Un macroniste veut voir plus Horizons comme « un pouvoir d’exigence, pas de nuisance ». « Des modes d’expression plus ou moins dissonants, il y en a toujours eu. Au bout du compte, ce qui compte, c’est qui va voter. Mais je ne doute pas de la loyauté d’Edouard Philippe. Parce qu’il l’a été. Et parce que ce serait suicidaire. Les gens n’aiment pas les frondeurs », soutient ce parlementaire Renaissance.

« Une majorité plurielle est intéressante et nécessaire » selon Agnès Firmin Le Bodo

« Edouard Philippe a toujours déclaré que nous sommes loyaux. Bien sûr, c’est dans cette perspective que je me place. L’idée est d’élargir et d’ancrer la majorité », confirme la députée Agnès Firmin Le Bodo, porte-parole d’Horizons. Mais loyauté ne veut pas dire uniformité. Cette proche d’Edouard Philippe, élue dans l’ancienne circonscription du maire du Havre, défend l’idée qu’« une majorité plurielle est intéressante et nécessaire. Ce n’est pas facile mais à partir du moment où il y a la loyauté, ça permet à chacun de faire entendre sa voix ».
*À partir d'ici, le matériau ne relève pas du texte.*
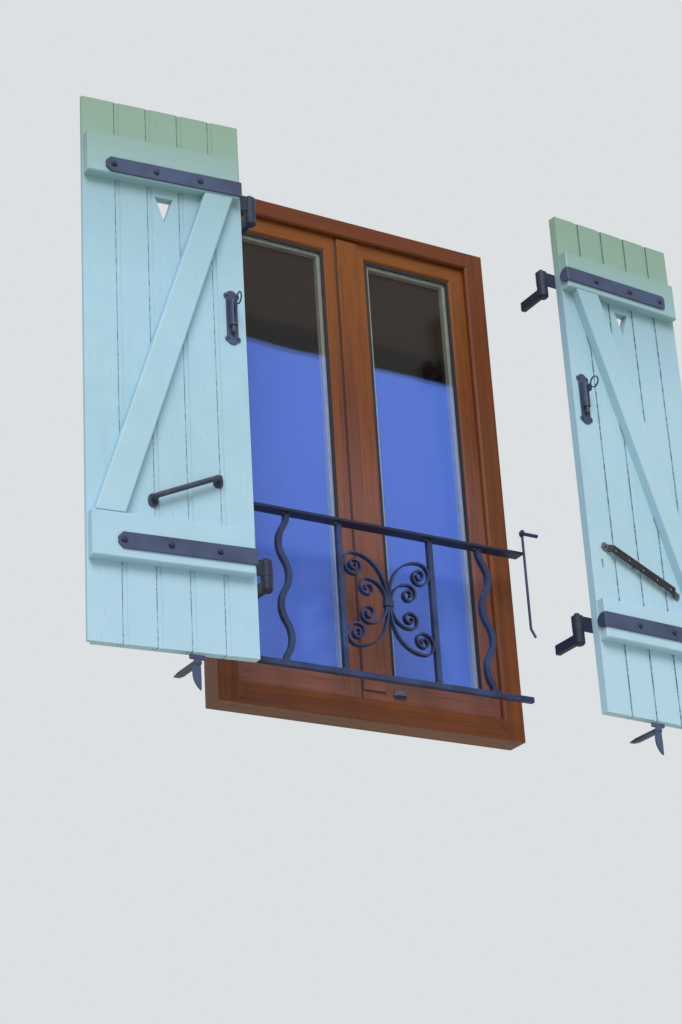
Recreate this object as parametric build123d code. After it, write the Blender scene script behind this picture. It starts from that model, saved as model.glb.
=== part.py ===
from build123d import *
import os
from math import copysign, cos, degrees, atan2, hypot, radians, sin

# A pair of ledged and braced window shutters, swung open on their pintles, with
# the casement window that they cover and its wrought guard rail. Millimetres.
# Origin: middle of the window frame's bottom face. +X right as seen from outside,
# +Y into the room, +Z up.

# Window frame and leaves
FRAME_WIDTH = 904.0
FRAME_HEIGHT = 1460.0
FRAME_DEPTH = 70.0
JAMB_FACE = 60.0
HEAD_FACE = 50.0
SILL_FACE = 60.0
FRAME_LIP = 16.0
REBATE_OVERLAP = 14.0
REBATE_GAP = 4.0
LEAF_SEAL_GAP = 0.3
LEAF_THICKNESS = 62.0
OUTER_STILE = 62.5
NARROW_MEETING_STILE = 33.0
WIDE_MEETING_STILE = 94.5
TOP_RAIL = 61.0
BOTTOM_RAIL = 74.0
MEETING_LINE = -30.5
MEETING_GAP = 4.0
MEETING_TAPER = 4.0
MOULDING = 5.0
GLASS_SETBACK = 10.0
GLASS_UNIT = 24.0
GLASS_EDGE = 12.0
GLASS_EDGE_GAP = 3.0
GASKET = 8.0
BEAD_WIDTH = 15.0
COVER_STRIP_WIDTH = 66.0
COVER_STRIP_THICKNESS = 6.0
COVER_STRIP_INSET = 1.5
COVER_STRIP_BOTTOM = 87.0
HINGE_RADIUS = 6.5
HINGE_PIN_RADIUS = 3.5
HINGE_HALF = 32.0
HINGE_BORE = 28.0
HINGE_PIN_RISE = 24.0
HINGE_FOOT_INSET = 1.0
HINGE_INSET = 180.0
HANDLE_HEIGHT = 640.0
HANDLE_LENGTH = 115.0
HANDLE_GRIP = (20.0, 12.0)
HANDLE_NECK = (9.0, 34.0)
HANDLE_ROSE = (30.0, 8.0)

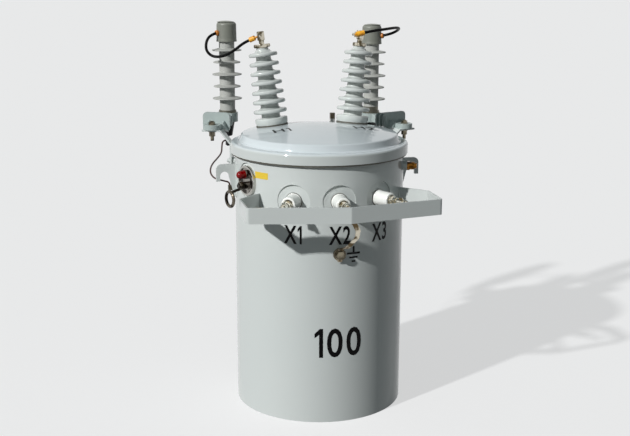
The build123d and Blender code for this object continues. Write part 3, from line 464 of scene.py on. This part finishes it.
def bar_mesh(bars):
    """Flat bars, each given by its left, bottom, right and top."""
    shape = bmesh.new()
    for left, bottom, right, top in bars:
        place = Matrix.Translation(((left + right) / 2, (bottom + top) / 2, 0))
        size = Matrix.Diagonal((right - left, top - bottom, 1.0, 1.0))
        bmesh.ops.create_grid(shape, x_segments=1, y_segments=1, size=0.5, matrix=place @ size)
    mesh = bpy.data.meshes.new("bars")
    shape.to_mesh(mesh)
    shape.free()
    return mesh


def wrap_on_tank(name, mesh, angle, height, finish=mark_black):
    """Cuts a flat mark into narrow strips and lays it round the tank at that angle from the front."""
    shape = bmesh.new()
    shape.from_mesh(mesh)
    low = min(v.co.x for v in shape.verts)
    high = max(v.co.x for v in shape.verts)
    strips = math.ceil((high - low) / mark_step)
    for strip in range(1, strips):
        everything = shape.verts[:] + shape.edges[:] + shape.faces[:]
        cut = low + (high - low) * strip / strips
        bmesh.ops.bisect_plane(shape, geom=everything, plane_co=(cut, 0, 0), plane_no=(1, 0, 0))
    for vertex in shape.verts:
        turn = math.radians(angle) + vertex.co.x / tank_radius
        out = tank_radius + mark_lift
        vertex.co = Vector((out * math.sin(turn), -out * math.cos(turn), height + vertex.co.y))
    bmesh.ops.recalc_face_normals(shape, faces=shape.faces[:])
    shape.to_mesh(mesh)
    shape.free()
    return add_piece(name, mesh, finish)


def lay_on_lid(name, mesh, x, y):
    """Lays a flat mark on the lid's dome, its foot towards the front."""
    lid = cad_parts["lid"]
    shape = bmesh.new()
    shape.from_mesh(mesh)
    for vertex in shape.verts:
        above = Vector((x + vertex.co.x, y + vertex.co.y, above_lid))
        _, place, normal, _ = lid.ray_cast(above, Vector((0.0, 0.0, -1.0)))
        vertex.co = place + normal * mark_lift
    shape.to_mesh(mesh)
    shape.free()
    return add_piece(name, mesh, mark_black)


mark_height = 0.064
for number, angle, foot in ((1, -30.3, 0.649), (2, 0.3, 0.648), (3, 30.2, 0.645)):
    terminal_mark = text_mesh(f"X{number}", mark_height, width_share=0.66, weight=0.020, gap=0.05)
    wrap_on_tank(f"terminal_mark_x{number}", terminal_mark, angle, foot)

lid_mark_height = 0.053
lid_mark_y = -0.075
for number, x in ((1, -0.147), (2, 0.154)):
    lid_mark = text_mesh(f"H{number}", lid_mark_height, width_share=0.86, weight=0.012, gap=0.16)
    lay_on_lid(f"lid_mark_h{number}", lid_mark, x, lid_mark_y)

numeral_height = 0.106
numeral_foot = 0.242
size_numerals = text_mesh("100", numeral_height, width_share=0.82, weight=0.014, gap=0.13)
wrap_on_tank("size_numerals", size_numerals, 0.0, numeral_foot)

label_yellow = Finish("label_yellow", (226, 190, 52), roughness=0.34)
label_yellow.two_tone(label_yellow.noise(320.0, detail=3.0), (214, 176, 40), (232, 202, 74))
label_width = 0.060
label_height = 0.023
label_angle = -53.8
label_foot = 0.8625
blank_label = bar_mesh([(-label_width / 2, 0.0, label_width / 2, label_height)])
wrap_on_tank("blank_label", blank_label, label_angle, label_foot, label_yellow)

ground_sign_angle = 9.7
ground_sign_foot = 0.582
ground_sign = bar_mesh([
    (-0.0035, 0.036, 0.0035, 0.057),
    (-0.0245, 0.029, 0.0245, 0.036),
    (-0.0160, 0.015, 0.0160, 0.021),
    (-0.0070, 0.001, 0.0070, 0.007),
])
wrap_on_tank("ground_sign", ground_sign, ground_sign_angle, ground_sign_foot)


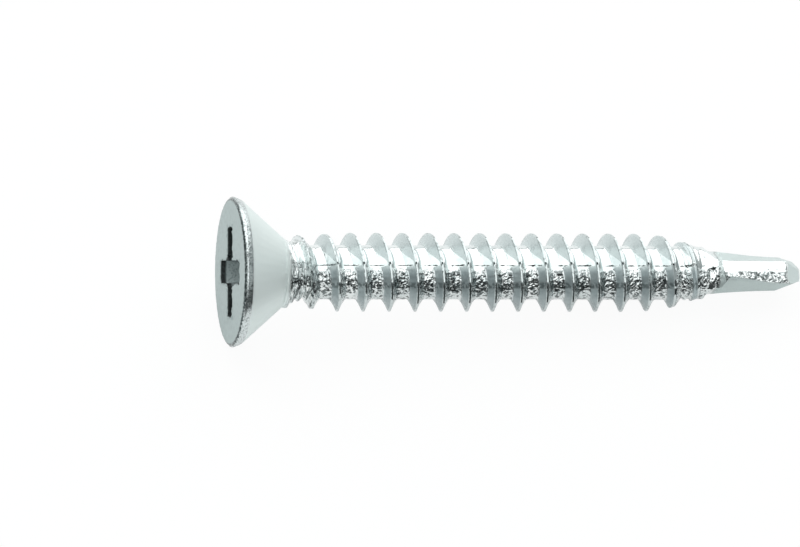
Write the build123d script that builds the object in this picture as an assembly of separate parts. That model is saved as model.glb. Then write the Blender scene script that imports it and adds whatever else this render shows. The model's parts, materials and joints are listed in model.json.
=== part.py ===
from build123d import *
from math import atan2, ceil, cos, degrees, floor, hypot, radians, sin, tan
import os

# Millimetres. While the screw is built, its axis is Z: the head's face is at zero
# and the drill point is up. It is laid down on the floor at the end.

overall_length = 31.0
point_length = 5.8

# Head
head_diameter = 7.86
countersink_angle = 82.0
rim_height = 0.36
face_chamfer = 0.13
cone_chamfer = 0.17
neck_radius = 1.66
neck_fillet = 0.9
neck_taper_length = 1.0

# Thread, rolled into the shank, right-handed
thread_diameter = 4.14
core_diameter = 2.84
pitch = 1.40
crest_flat = 0.07
root_width = 0.80
low_crest_diameter = 3.76
fading_crest_diameter = 3.88
last_crest_rise = 0.10
ridge_root_depth = 0.12

# Along the thread, from the end of the head's cone
thread_hidden_length = 0.49
low_thread_length = 1.05
first_crest_after = 2.08
full_thread_after = 2.65

# Along the thread, back from the start of the drill point
full_thread_before = 3.0
fading_thread_before = 1.6
thread_end_before = 0.3
last_fade_length = 0.5

# Cross recess, number two size
recess_across = 4.78
recess_wall_angle = 26.5
recess_depth = 2.50
recess_floor_drop = 0.55
wing_width_top = 1.20
wing_width_bottom = 0.78
wing_corner_top = 0.48
wing_corner_bottom = 0.26

# Drill point, forged between two dies, then split by two flutes
drill_diameter = 3.50
collar_length = 0.95
collar_step = 0.03
collar_swell = 0.02
pinch_length = 0.50
oblong_thickness = 2.60
flat_angle = 20.0
flats_after = 0.8
flats_thickness = 2.30
flat_taper = 0.052
flat_entry_length = 0.7
flat_entry_rise = 0.32
flute_corner_u = 0.36
flute_corner_v = -0.31
flute_face_tilt_tip = -9.0
flute_face_tilt_start = 2.0
flute_wall_angle = 228.0
flute_corner_radius = 0.30
scoop_start_after = 0.40
scoop_after = 0.60
scoop_length = 0.55
scoop_lift = 0.64
scoop_end_lift = 0.58
scoop_wall_angle = 196.0
scoop_rise_length = 0.40
lip_slope = 0.80
relief_slope = 0.50
heel_lip_slope = 0.50
heel_relief_slope = 1.35

# How it lies: its rim and its last full crest touch the floor, and this is how far
# the side of the point that carries the nearer flute is turned up from the level.
viewed_side_raised = 50.0

head_radius = head_diameter / 2
thread_radius = thread_diameter / 2
core_radius = core_diameter / 2
drill_radius = drill_diameter / 2
cone_slope = tan(radians(countersink_angle / 2))
head_height = rim_height + (head_radius - neck_radius) / cone_slope
roll = 180 - viewed_side_raised

first_crest_at = head_height + first_crest_after
full_thread_start = head_height + full_thread_after
drill_start = overall_length - point_length
full_thread_end = drill_start - full_thread_before
thread_end = drill_start - thread_end_before

# How far cutting shapes run past the steel that they trim, and how far the flute's
# cutter reaches sideways: along its two faces, then at the corner between them.
margin = 0.4
crest_clearance = 0.05
cutter_reach = 3.5
cutter_corner_reach = 5.6


def turned_body():
    """Head, neck and core as one revolved outline."""
    outline = Polyline(
        (0, 0),
        (head_radius, 0),
        (head_radius, rim_height),
        (neck_radius, head_height),
        (core_radius, head_height + neck_taper_length),
        (core_radius, drill_start),
        (0, drill_start),
        close=True,
    )
    section = make_face(outline)
    face_corner = section.vertices().sort_by_distance((head_radius, 0))[0]
    section = chamfer(face_corner, face_chamfer)
    cone_corner = section.vertices().sort_by_distance((head_radius, rim_height))[0]
    section = chamfer(cone_corner, cone_chamfer)
    neck_corner = section.vertices().sort_by_distance((neck_radius, head_height))[0]
    section = fillet(neck_corner, neck_fillet)
    return revolve(Plane.XZ * section, Axis.Z)


def crest_envelope():
    """The turned shape that the crests stay inside: low by the head, then fading."""
    clear = thread_radius + crest_clearance
    low_radius = low_crest_diameter / 2
    base = head_height / 2
    end = thread_end + last_fade_length
    outline = Polyline(
        (0, base),
        (low_radius, base),
        (low_radius, head_height + low_thread_length),
        (thread_radius, full_thread_start),
        (clear, full_thread_start + margin),
        (clear, full_thread_end - margin),
        (thread_radius, full_thread_end),
        (fading_crest_diameter / 2, drill_start - fading_thread_before),
        (core_radius + last_crest_rise, thread_end),
        (core_radius - crest_clearance, end),
        (0, end),
        close=True,
    )
    return revolve(Plane.XZ * make_face(outline), Axis.Z)


def ridge(start):
    """One turn of the rolled ridge: its outline swept along the thread's helix."""
    inner = core_radius - ridge_root_depth
    flank_slope = (root_width - crest_flat) / (thread_diameter - core_diameter)
    half_crest = crest_flat / 2
    half_foot = half_crest + (thread_radius - inner) * flank_slope
    outline = Polyline(
        (inner, -half_foot),
        (thread_radius, -half_crest),
        (thread_radius, half_crest),
        (inner, half_foot),
        close=True,
    )
    path = Helix(pitch, pitch, core_radius)
    swept = sweep(Plane.XZ * make_face(outline), path=path, is_frenet=True)
    turn = 360 * (start - first_crest_at) / pitch
    return Pos(0, 0, start) * Rot(0, 0, turn) * swept


def thread():
    """The ridge's turns, from inside the head's cone to where it fades away."""
    start = head_height - thread_hidden_length
    turns = ceil((thread_end + last_fade_length + pitch / 2 - start) / pitch)
    envelope = crest_envelope()
    return [ridge(start + number * pitch) & envelope for number in range(turns)]


def cross(width, corner):
    """A plus-shaped face, wider than the head's recess, with rounded inner corners."""
    reach = recess_across
    arms = Rectangle(reach, width) + Rectangle(width, reach)
    inner = arms.vertices().sort_by_distance((0, 0))[:4]
    return fillet(inner, corner)


def recess():
    """The punch: a tapered cross trimmed by a steep cone with a shallow cone end."""
    deep = recess_depth + recess_floor_drop
    grow = (wing_width_top - wing_width_bottom) * margin / deep
    top = Pos(0, 0, -margin) * cross(wing_width_top + grow, wing_corner_top)
    bottom = Pos(0, 0, deep) * cross(wing_width_bottom, wing_corner_bottom)
    punch = loft([top, bottom], ruled=True)
    slope = tan(radians(recess_wall_angle))
    face_radius = recess_across / 2
    cone = Polyline(
        (0, -margin),
        (face_radius + margin * slope, -margin),
        (face_radius - recess_depth * slope, recess_depth),
        (0, deep),
        close=True,
    )
    return punch & revolve(Plane.XZ * make_face(cone), Axis.Z)


def oblong(height, half_thickness, half_width):
    """A cross-section of the forged point, its long way across the flats' tilt."""
    across = Rot(0, 0, flat_angle + 90) * Ellipse(half_width, half_thickness)
    return Pos(0, 0, height) * across


def point_blank():
    """The forged oblong: round where it leaves the core, then pinched and tapered."""
    half = oblong_thickness / 2
    round_radius = core_radius - collar_step
    collar_end = drill_start + collar_length
    pinched_at = collar_end + pinch_length
    shoulder = loft(
        [
            oblong(drill_start - margin, round_radius, round_radius),
            oblong(collar_end, round_radius, round_radius + collar_swell),
            oblong(pinched_at, half, drill_radius),
        ],
        ruled=True,
    )
    straight = extrude(
        oblong(pinched_at, half, drill_radius),
        amount=overall_length + margin - pinched_at,
    )
    return (shoulder + straight) & point_flats()


def point_flats():
    """The two nearly parallel faces that the dies leave, wide apart at the core."""
    reach = thread_diameter
    flats_start = drill_start + flats_after
    entry = flats_start - flat_entry_length
    tip = overall_length + margin
    half_start = flats_thickness / 2
    half_entry = half_start + flat_entry_rise
    half_tip = half_start - flat_taper * (tip - flats_start)
    half_slab = Polyline(
        (0, 0),
        (reach, 0),
        (reach, entry),
        (half_entry, entry),
        (half_start, flats_start),
        (half_tip, tip),
        (0, tip),
        close=True,
    )
    section = make_face(half_slab)
    section += mirror(section, Plane.YZ)
    slab = extrude(Plane.XZ * section, amount=reach, both=True)
    return Rot(0, 0, flat_angle) * slab


def flute_section(height, face_tilt, wall_angle, lift):
    """The flute's cross-section: the cutting face, a rounded corner, the back wall."""
    out = radians((face_tilt + flute_wall_angle - 360) / 2)
    u = flute_corner_u + lift * cos(out)
    v = flute_corner_v + lift * sin(out)
    face = radians(face_tilt)
    wall = radians(wall_angle)
    reach = cutter_reach
    far = cutter_corner_reach
    outline = Polyline(
        (v, u),
        (v + reach * sin(face), u + reach * cos(face)),
        (v + far * sin(out), u + far * cos(out)),
        (v + reach * sin(wall), u + reach * cos(wall)),
        close=True,
    )
    section = make_face(outline)
    corner = section.vertices().sort_by_distance((v, u))[0]
    return Pos(0, 0, height) * fillet(corner, flute_corner_radius)


def flute():
    """One flute, nearly straight, with a shallow scoop before it towards the thread."""
    tip = flute_face_tilt_tip
    start = flute_face_tilt_start
    wall = flute_wall_angle
    scoop_wall = scoop_wall_angle
    clear = drill_radius - core_radius + scoop_lift
    scoop = drill_start + scoop_after
    scoop_end = scoop + scoop_length
    full = scoop_end + scoop_rise_length
    sections = [
        flute_section(drill_start + scoop_start_after, start, scoop_wall, clear),
        flute_section(scoop, start, scoop_wall, scoop_lift),
        flute_section(scoop_end, start, scoop_wall, scoop_end_lift),
        flute_section(full, start, wall, 0),
        flute_section(overall_length + margin, tip, wall, 0),
    ]
    return loft(sections, ruled=True)


def below_plane(fall_u, fall_v):
    """All that lies under a plane through the tip that falls by so much along U and V."""
    size = overall_length
    nose = Box(size, size, size, align=(Align.CENTER, Align.CENTER, Align.MAX))
    steepest = degrees(atan2(hypot(fall_u, fall_v), 1))
    heading = degrees(atan2(fall_u, fall_v))
    return Pos(0, 0, overall_length) * Rot(0, 0, heading) * Rot(0, steepest, 0) * nose


def point_cut():
    """What is left of the tip: on each side a relief behind the lip, then a heel."""
    near = below_plane(lip_slope, relief_slope)
    near = near & below_plane(heel_lip_slope, heel_relief_slope)
    return near & (Rot(0, 0, 180) * near)


def drill_point():
    """The forged blank with both flutes and the two end planes taken off."""
    groove = flute()
    blank = point_blank() - groove - Rot(0, 0, 180) * groove
    return blank & point_cut()


def screw():
    body = turned_body()
    for turn in thread():
        body += turn
    return body + drill_point() - recess()


def lying_dip():
    """How far the axis dips towards the point, in radians, once the screw lies down."""
    turns = floor((full_thread_end - first_crest_at) / pitch + roll / 360)
    lowest_crest_at = first_crest_at + pitch * (turns - roll / 360)
    return atan2(head_radius - thread_radius, lowest_crest_at - rim_height)


def lay_down(part):
    """Axis along +X, resting on the head's rim and the last full crest."""
    laid = Rot(0, 90 + degrees(lying_dip()), 0) * Rot(0, 0, roll) * part
    box = laid.bounding_box()
    middle = (box.min + box.max) / 2
    return Pos(-middle.X, -middle.Y, -box.min.Z) * laid


os.makedirs("parts", exist_ok=True)
export_step(lay_down(screw()), "parts/screw.step")
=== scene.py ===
import json
from math import atan2, cos, hypot, pi, radians, sin, tan
import bpy
from mathutils import Matrix, Vector

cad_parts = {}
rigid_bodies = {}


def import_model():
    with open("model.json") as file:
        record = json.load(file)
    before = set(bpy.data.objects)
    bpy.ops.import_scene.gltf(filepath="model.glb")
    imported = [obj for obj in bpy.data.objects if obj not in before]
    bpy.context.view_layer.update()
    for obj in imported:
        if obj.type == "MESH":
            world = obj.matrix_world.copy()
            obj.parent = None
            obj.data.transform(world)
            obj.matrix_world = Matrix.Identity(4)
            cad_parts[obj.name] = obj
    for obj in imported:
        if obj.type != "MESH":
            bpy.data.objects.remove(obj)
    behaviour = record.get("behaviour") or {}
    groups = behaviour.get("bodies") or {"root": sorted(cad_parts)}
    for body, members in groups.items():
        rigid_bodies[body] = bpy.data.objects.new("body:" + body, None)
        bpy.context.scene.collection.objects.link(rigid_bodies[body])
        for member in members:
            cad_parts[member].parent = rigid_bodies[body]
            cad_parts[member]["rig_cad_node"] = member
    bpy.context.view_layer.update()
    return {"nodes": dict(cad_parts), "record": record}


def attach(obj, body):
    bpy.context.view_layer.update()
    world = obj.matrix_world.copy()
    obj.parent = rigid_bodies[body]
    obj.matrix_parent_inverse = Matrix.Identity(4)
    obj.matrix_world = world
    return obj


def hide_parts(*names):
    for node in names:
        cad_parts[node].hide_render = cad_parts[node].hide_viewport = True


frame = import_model()

# The screw's own directions: along goes from head to point, toward faces the camera,
# up is the picture's upward. A place on the screw is given as far, high and near in
# these directions from the centre of the head's face, in millimetres.
mm = 0.001
mounts = {mount["name"]: mount for mount in frame["record"]["mounts"]}
along = -Vector(mounts["countersink"]["axis"])
headLength = mounts["countersink"]["dims"]["length_mm"]
headRadius = mounts["countersink"]["dims"]["r_mm"]
crestRadius = mounts["thread"]["dims"]["r_mm"]
faceCentre = Vector(mounts["countersink"]["pos_m"]) - along * headLength / 2 * mm
viewedSideRaised = radians(50)
level = Vector((0, 0, 1)).cross(along).normalized()
lift = along.cross(level).normalized()
toward = lift * sin(viewedSideRaised) - level * cos(viewedSideRaised)
up = toward.cross(along)
screwTurn = Matrix((along, up, toward))


def selectOnly(piece):
    bpy.ops.object.select_all(action="DESELECT")
    piece.select_set(True)
    bpy.context.view_layer.objects.active = piece


# One value in a shader, on which Python's own operators add Math nodes

class Wire:
    def __init__(self, finish, socket):
        self.finish = finish
        self.socket = socket

    def math(self, operation, *others):
        return self.finish.math(operation, self, *others)

    def __add__(self, other):
        return self.math("ADD", other)

    def __sub__(self, other):
        return self.math("SUBTRACT", other)

    def __mul__(self, other):
        return self.math("MULTIPLY", other)

    def __truediv__(self, other):
        return self.math("DIVIDE", other)

    def __radd__(self, other):
        return self.finish.math("ADD", other, self)

    def __rsub__(self, other):
        return self.finish.math("SUBTRACT", other, self)

    def __rmul__(self, other):
        return self.finish.math("MULTIPLY", other, self)

    def __rtruediv__(self, other):
        return self.finish.math("DIVIDE", other, self)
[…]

Illustration dans la mandature qui se termine : « La fin de vie, l’allocation adulte handicapés (AAH), ce sont des sujets où j’ai réussi à porter une voix différente, étant dans la majorité. C’est comme ça qu’on avance. Le dépassement, c’est aussi ça. Entre nous, on essaie d’avancer les uns vers les autres, d’être constructif », soutient Agnès Firmin Le Bodo, en bonne place pour le second tour dimanche. Mais « travailler ensemble, ce n’est surtout pas être frondeur », assure cette proche d’Edouard Philippe, « ce n’est pas parce qu’on n’arrive pas à faire progresser un sujet qu’il faut systématiquement se mettre dans une position de frondeur. Ce n’est pas parce que j’ai voté la déconjugalisation de l’AAH que je suis une frondeuse. Je suis fidèle à ce que je crois ».

Dans les 5 ans à venir, Horizons compte avancer sur d’autres sujets : « La dette » bien sûr, sujet cher à Edouard Philippe, « le pouvoir d’achat », « les problématiques de santé » ou « la problématique de recrutement dans tous les secteurs, qui ne concerne pas que la restauration », souligne la députée de Seine-Maritime.

« La majorité aura tout au contraire intérêt à être le plus unie possible car la traversée sera difficile »

D’autres croient que les circonstances pousseront les membres de la majorité à se serrer les coudes. « Je pense que la majorité aura tout au contraire intérêt à être le plus unie possible car la traversée sera difficile », prédit un sénateur Horizons. Un responsable du parti écarte lui l’idée que sa formation aurait intérêt à un scénario où LREM serait affaibli : « Plus vous réduisez la majorité, moins vous avez de députés Horizons. Il n’y a pas de calculs », assure-t-il.

Tout roule alors ? En privé, quelques macronistes sont cependant un peu moins bienveillants, remarquant que les autres candidats Horizons en Seine-Maritime n’ont pas très bien réussi au premier tour des législatives… On estime aussi qu’Edouard Philippe a été « responsable » des problèmes d’Emmanuel Macron : réforme des APL, 80 km/h ou la hausse des taxes sur les carburants, détonateur de la crise des gilets jaunes. De quoi compliquer son avenir présidentiel.

« La guerre de succession a déjà commencé »

Au moment, justement, où il faudra se démarquer en vue de 2027, la majorité commencera-t-elle à se fissurer ? D’autant que des députés sont déjà démarchés. Et pas que par Edouard Philippe. « Les mecs de chez Bruno Le Maire sont venus me démarcher. Je comprends qu’il est intéressé par 2027. Et chez Horizons, on me dit que Le Maire est un traître… La guerre de succession a déjà commencé. Je me sens un peu oppressée », sourit cette députée LREM qui a, jusqu’ici, résisté. Elle ajoute :

Le Maire, Philippe et Darmanin vont passer beaucoup de temps à se foutre sur la gueule.

« Bien entendu, à l’approche de 2027, vous aurez des écuries, différentes personnes qui voudront être candidates, mais ça n’entraînera pas du tout des tensions ou des frictions. La stratégie n’est pas fixée par ça », assure un parlementaire Horizons, qui imagine plus « une cohésion autour du Président, car le danger viendra de l’opposition ». « Ça va bien se passer. J’en suis intimement convaincue », assure de son côté Agnès Firmin Le Bodo. Les choses dépendront beaucoup du visage de la prochaine Assemblée nationale, dimanche prochain.